Former Western Writers of America president Loren D. Estleman has written more than sixty novels and a couple of hundred short stories, including the U.S. Deputy Marshal Page Murdock series, many stand-alone historical westerns, and the Detroit Detective Amos Walker mysteries. Estleman has been nominated for the National Book Award and the Mystery Writers of America Edgar Award. He is the recipient of sixteen national writing awards, including five Spurs and two Stirrups from the WWA, three Western Heritage Awards from the National Cowboy and Western Heritage Museum, and four Shamus Awards from the Private Eye Writers of America.

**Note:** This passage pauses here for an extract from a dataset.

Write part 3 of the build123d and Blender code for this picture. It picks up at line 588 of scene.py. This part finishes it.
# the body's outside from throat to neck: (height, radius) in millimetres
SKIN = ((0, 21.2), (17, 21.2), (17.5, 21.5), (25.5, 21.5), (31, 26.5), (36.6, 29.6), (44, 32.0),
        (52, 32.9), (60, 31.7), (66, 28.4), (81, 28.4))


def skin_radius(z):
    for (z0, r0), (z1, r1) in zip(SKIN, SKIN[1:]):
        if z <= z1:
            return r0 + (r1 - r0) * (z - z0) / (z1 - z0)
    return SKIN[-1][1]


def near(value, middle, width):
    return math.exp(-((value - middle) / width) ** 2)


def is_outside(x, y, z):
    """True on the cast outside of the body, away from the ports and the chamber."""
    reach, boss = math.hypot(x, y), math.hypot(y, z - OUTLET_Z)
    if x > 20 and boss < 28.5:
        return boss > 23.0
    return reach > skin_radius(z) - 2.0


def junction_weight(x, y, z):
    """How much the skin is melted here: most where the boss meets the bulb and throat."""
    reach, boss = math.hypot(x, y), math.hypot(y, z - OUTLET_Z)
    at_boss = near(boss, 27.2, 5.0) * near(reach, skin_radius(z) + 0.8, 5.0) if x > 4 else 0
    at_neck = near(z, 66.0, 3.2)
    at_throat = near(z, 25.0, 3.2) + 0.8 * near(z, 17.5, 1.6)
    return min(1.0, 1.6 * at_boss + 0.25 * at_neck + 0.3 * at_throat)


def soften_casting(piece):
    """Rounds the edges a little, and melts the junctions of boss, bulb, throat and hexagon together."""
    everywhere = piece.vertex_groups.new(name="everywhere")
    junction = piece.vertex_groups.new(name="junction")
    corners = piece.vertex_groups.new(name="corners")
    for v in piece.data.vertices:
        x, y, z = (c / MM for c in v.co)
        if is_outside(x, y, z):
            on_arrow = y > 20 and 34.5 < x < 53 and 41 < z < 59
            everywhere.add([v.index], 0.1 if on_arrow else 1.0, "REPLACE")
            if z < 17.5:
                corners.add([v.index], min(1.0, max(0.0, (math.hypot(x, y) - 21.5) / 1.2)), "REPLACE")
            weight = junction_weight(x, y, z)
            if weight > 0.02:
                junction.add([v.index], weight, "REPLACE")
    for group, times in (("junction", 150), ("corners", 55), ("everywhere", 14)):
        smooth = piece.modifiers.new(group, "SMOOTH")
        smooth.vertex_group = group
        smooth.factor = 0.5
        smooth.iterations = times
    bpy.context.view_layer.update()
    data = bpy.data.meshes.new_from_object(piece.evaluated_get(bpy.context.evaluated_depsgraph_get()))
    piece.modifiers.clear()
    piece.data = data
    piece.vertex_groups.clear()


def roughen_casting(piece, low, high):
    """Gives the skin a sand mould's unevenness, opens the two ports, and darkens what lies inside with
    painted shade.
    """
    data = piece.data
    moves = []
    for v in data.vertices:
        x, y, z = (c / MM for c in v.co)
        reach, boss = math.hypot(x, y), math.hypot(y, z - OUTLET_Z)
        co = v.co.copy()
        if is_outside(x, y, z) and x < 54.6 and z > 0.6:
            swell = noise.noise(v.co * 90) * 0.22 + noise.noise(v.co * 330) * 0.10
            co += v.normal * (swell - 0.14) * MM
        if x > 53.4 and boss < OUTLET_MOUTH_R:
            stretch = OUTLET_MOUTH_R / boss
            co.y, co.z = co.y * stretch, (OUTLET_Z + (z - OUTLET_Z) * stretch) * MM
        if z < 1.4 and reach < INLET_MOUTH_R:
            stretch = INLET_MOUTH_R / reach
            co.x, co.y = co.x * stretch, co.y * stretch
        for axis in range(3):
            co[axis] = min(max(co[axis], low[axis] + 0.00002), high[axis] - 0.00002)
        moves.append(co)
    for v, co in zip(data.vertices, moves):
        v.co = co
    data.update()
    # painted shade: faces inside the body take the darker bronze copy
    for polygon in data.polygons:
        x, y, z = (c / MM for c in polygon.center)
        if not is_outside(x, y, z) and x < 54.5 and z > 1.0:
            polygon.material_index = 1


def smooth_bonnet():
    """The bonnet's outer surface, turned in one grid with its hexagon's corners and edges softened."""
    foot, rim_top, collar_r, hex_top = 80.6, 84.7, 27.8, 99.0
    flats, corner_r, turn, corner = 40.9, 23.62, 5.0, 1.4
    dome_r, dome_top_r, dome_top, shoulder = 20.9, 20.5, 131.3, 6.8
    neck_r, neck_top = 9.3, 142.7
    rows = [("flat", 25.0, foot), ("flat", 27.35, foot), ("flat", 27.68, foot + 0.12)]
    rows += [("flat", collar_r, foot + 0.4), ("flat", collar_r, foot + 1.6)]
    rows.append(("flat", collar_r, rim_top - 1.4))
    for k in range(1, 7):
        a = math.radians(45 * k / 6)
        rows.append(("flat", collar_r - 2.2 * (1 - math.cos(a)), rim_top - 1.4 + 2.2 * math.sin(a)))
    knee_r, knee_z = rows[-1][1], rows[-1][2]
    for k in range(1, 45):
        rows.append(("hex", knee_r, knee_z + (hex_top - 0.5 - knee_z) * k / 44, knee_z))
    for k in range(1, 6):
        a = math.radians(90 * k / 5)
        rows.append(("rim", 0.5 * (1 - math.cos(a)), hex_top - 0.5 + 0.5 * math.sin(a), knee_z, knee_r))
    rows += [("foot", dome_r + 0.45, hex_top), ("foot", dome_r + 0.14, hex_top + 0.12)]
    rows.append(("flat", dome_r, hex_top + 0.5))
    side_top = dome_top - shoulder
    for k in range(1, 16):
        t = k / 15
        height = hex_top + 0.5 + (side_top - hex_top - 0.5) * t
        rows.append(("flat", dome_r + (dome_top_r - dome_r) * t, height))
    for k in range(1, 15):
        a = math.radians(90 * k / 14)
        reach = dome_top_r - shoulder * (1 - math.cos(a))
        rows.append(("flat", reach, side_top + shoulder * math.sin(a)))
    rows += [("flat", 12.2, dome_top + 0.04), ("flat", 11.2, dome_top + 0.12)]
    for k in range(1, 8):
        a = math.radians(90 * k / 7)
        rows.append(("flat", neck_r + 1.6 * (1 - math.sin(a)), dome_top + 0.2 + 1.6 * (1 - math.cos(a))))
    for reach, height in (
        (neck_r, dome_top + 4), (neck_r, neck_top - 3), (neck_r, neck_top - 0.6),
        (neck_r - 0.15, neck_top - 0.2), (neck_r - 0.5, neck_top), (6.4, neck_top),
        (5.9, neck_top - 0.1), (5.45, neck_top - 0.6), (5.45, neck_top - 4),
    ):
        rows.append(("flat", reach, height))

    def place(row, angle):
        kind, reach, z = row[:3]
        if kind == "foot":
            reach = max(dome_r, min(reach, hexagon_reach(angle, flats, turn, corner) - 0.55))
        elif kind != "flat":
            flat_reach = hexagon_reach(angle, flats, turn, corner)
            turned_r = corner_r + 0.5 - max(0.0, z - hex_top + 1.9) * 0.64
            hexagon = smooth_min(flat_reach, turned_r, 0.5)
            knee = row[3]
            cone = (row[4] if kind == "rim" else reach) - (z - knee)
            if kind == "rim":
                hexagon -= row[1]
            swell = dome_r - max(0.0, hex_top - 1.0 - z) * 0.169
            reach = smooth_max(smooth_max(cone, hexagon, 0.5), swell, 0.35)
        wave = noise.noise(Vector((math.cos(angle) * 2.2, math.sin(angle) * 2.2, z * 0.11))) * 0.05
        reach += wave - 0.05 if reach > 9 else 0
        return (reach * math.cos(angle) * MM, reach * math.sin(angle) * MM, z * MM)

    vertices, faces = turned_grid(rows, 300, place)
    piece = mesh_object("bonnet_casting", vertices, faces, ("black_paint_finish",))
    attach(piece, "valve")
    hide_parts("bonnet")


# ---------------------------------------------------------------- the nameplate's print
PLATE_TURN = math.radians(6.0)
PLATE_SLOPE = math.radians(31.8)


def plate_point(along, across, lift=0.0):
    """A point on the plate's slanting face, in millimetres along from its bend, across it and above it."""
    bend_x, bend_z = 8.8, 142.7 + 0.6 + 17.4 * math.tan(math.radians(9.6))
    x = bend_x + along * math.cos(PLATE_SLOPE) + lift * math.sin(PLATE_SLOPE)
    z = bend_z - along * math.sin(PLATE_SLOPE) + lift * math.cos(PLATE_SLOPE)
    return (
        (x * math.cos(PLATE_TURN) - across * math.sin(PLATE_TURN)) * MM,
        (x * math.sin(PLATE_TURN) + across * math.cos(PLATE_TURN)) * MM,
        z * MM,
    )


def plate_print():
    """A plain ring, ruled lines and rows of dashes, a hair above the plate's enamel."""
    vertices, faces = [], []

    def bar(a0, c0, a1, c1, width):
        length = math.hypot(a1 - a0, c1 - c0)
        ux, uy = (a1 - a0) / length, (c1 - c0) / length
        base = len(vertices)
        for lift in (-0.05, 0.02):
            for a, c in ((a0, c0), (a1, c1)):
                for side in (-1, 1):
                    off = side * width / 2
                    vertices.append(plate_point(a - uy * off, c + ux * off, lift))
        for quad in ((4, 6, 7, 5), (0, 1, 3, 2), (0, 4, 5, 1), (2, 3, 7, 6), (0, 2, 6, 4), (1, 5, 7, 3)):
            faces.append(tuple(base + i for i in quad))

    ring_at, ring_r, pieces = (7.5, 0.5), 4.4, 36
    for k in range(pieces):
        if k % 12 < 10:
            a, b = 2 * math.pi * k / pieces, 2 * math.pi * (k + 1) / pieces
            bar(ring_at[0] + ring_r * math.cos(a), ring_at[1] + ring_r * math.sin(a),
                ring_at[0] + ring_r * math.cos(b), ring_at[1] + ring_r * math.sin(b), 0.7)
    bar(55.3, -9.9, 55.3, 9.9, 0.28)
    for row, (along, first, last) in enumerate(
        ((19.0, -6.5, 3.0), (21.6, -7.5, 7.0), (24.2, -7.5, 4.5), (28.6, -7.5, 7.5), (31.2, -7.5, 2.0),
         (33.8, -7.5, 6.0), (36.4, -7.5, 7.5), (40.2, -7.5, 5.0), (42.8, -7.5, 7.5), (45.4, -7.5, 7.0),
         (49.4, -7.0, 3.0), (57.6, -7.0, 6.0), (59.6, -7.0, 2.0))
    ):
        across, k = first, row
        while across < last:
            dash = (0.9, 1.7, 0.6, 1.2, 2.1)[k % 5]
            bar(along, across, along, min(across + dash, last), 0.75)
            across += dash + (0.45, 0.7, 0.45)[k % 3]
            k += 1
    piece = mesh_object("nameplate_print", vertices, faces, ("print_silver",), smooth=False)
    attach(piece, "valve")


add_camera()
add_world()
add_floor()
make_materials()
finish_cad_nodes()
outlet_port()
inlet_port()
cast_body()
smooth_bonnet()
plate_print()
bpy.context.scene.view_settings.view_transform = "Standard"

Jeff Mariotte is the award-winning author of more than thirty novels, most set in the contemporary West, including River Runs Red, Missing White Girl (both as Jeffrey J. Mariotte), The Slab, and the teen horror quartet Witch Season. He lives in southern Arizona.
Born in Andrews County, Texas, Elmer Kelton graduated from the University of Texas in 1948. He has won seven Spur Awards and three Western Heritage Awards, and his novels have included such critically acclaimed work as The Time It Never Rained, The Man Who Rode Midnight, and Way of the Coyote. His memoir, Sandhills Boy, was published in 2007.
James “Jim” Fischer is an Ohio native and has been around horses most of his life. Both of Jim’s grandfathers made their living with horses, one as a farmer, and the other as a teamster. Jim is an associate member of the Western Writers of America and co-author of the book Custer’s Horses, Wolfe Publishing, 2001. Jim has had articles published in Buckskin Report and Cowboy Magazine, and his story “Snow Angels” is one of the stories in the collection Tales from Cowboy Country, Range Writer, Inc., 2005. Jim belongs to The National Bit, Spur & Saddle Collectors Association, the Single Action Shooting Society, the Custer Battlefield Historical & Museum Association, and is a Life Member of the National Rifle Association. Jim and his wife Candy live in Vermilion, Ohio, on the south shore of Lake Erie.